[Entries with model source code]
((
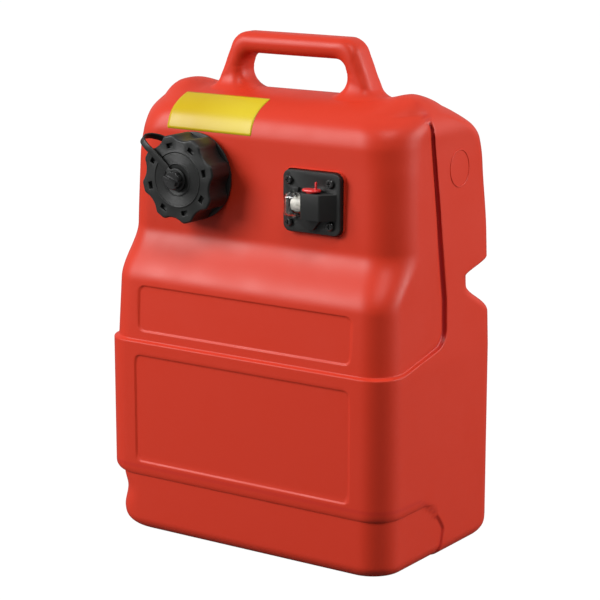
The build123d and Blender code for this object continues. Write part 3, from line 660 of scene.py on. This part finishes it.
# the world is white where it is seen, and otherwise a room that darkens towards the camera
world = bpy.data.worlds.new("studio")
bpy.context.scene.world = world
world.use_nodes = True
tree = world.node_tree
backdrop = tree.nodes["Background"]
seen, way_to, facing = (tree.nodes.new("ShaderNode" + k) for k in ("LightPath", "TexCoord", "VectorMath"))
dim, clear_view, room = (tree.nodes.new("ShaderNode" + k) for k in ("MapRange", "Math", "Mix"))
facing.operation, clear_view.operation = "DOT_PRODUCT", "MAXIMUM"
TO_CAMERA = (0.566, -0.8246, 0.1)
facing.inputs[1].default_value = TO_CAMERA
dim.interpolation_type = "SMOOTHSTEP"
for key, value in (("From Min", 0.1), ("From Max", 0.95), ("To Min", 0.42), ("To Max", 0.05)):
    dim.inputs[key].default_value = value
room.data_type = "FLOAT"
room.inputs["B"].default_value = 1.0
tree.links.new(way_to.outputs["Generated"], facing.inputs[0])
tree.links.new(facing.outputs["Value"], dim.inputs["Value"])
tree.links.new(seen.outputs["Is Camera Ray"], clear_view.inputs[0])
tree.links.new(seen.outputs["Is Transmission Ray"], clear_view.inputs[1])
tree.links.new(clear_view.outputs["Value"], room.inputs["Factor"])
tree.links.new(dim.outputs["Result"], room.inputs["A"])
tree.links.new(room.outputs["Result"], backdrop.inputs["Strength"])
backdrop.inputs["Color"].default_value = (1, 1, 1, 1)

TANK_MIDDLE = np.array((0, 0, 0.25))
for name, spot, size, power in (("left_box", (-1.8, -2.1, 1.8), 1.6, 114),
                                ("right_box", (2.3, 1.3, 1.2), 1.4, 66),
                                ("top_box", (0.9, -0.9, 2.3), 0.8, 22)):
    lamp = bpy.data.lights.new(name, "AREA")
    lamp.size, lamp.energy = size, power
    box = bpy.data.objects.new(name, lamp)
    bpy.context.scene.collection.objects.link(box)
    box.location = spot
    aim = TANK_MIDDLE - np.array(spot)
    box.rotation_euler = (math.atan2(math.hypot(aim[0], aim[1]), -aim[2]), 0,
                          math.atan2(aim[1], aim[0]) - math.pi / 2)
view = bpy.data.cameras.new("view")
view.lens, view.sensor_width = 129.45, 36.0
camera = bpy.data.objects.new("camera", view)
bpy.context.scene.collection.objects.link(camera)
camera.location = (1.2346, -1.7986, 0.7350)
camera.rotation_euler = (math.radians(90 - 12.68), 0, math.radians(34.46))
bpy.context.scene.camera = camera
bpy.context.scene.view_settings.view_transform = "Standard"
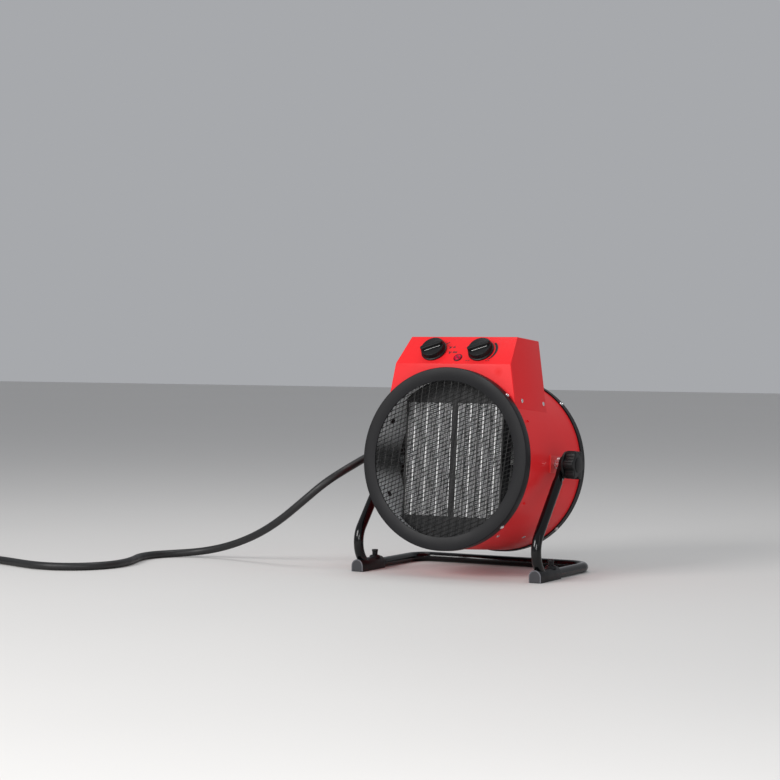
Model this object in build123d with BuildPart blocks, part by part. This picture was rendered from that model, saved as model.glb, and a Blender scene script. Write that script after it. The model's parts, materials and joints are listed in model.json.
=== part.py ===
))
Goal:
Print all of the entries exactly as they appear.

Response:
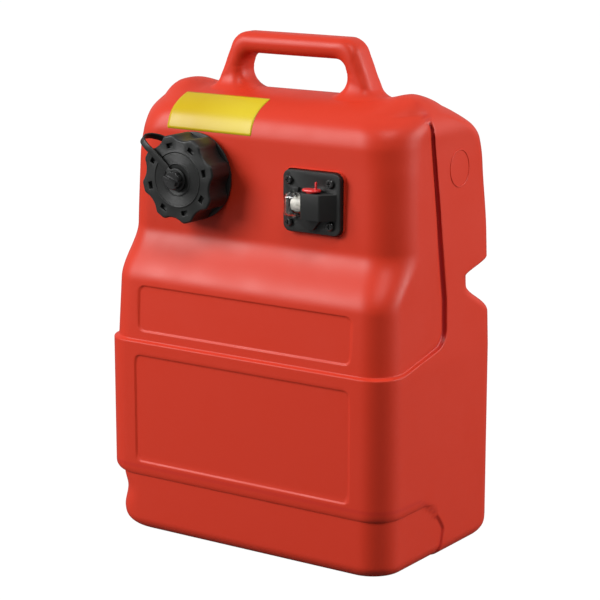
The build123d and Blender code for this object continues. Write part 3, from line 660 of scene.py on. This part finishes it.
# the world is white where it is seen, and otherwise a room that darkens towards the camera
world = bpy.data.worlds.new("studio")
bpy.context.scene.world = world
world.use_nodes = True
tree = world.node_tree
backdrop = tree.nodes["Background"]
seen, way_to, facing = (tree.nodes.new("ShaderNode" + k) for k in ("LightPath", "TexCoord", "VectorMath"))
dim, clear_view, room = (tree.nodes.new("ShaderNode" + k) for k in ("MapRange", "Math", "Mix"))
facing.operation, clear_view.operation = "DOT_PRODUCT", "MAXIMUM"
TO_CAMERA = (0.566, -0.8246, 0.1)
facing.inputs[1].default_value = TO_CAMERA
dim.interpolation_type = "SMOOTHSTEP"
for key, value in (("From Min", 0.1), ("From Max", 0.95), ("To Min", 0.42), ("To Max", 0.05)):
    dim.inputs[key].default_value = value
room.data_type = "FLOAT"
room.inputs["B"].default_value = 1.0
tree.links.new(way_to.outputs["Generated"], facing.inputs[0])
tree.links.new(facing.outputs["Value"], dim.inputs["Value"])
tree.links.new(seen.outputs["Is Camera Ray"], clear_view.inputs[0])
tree.links.new(seen.outputs["Is Transmission Ray"], clear_view.inputs[1])
tree.links.new(clear_view.outputs["Value"], room.inputs["Factor"])
tree.links.new(dim.outputs["Result"], room.inputs["A"])
tree.links.new(room.outputs["Result"], backdrop.inputs["Strength"])
backdrop.inputs["Color"].default_value = (1, 1, 1, 1)

TANK_MIDDLE = np.array((0, 0, 0.25))
for name, spot, size, power in (("left_box", (-1.8, -2.1, 1.8), 1.6, 114),
                                ("right_box", (2.3, 1.3, 1.2), 1.4, 66),
                                ("top_box", (0.9, -0.9, 2.3), 0.8, 22)):
    lamp = bpy.data.lights.new(name, "AREA")
    lamp.size, lamp.energy = size, power
    box = bpy.data.objects.new(name, lamp)
    bpy.context.scene.collection.objects.link(box)
    box.location = spot
    aim = TANK_MIDDLE - np.array(spot)
    box.rotation_euler = (math.atan2(math.hypot(aim[0], aim[1]), -aim[2]), 0,
                          math.atan2(aim[1], aim[0]) - math.pi / 2)
view = bpy.data.cameras.new("view")
view.lens, view.sensor_width = 129.45, 36.0
camera = bpy.data.objects.new("camera", view)
bpy.context.scene.collection.objects.link(camera)
camera.location = (1.2346, -1.7986, 0.7350)
camera.rotation_euler = (math.radians(90 - 12.68), 0, math.radians(34.46))
bpy.context.scene.camera = camera
bpy.context.scene.view_settings.view_transform = "Standard"
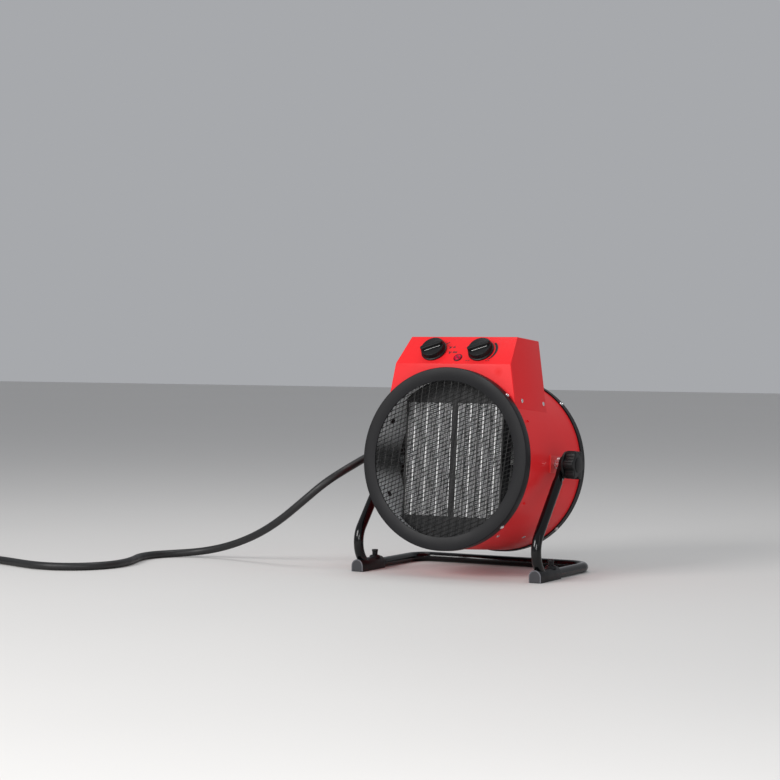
Model this object in build123d with BuildPart blocks, part by part. This picture was rendered from that model, saved as model.glb, and a Blender scene script. Write that script after it. The model's parts, materials and joints are listed in model.json.
=== part.py ===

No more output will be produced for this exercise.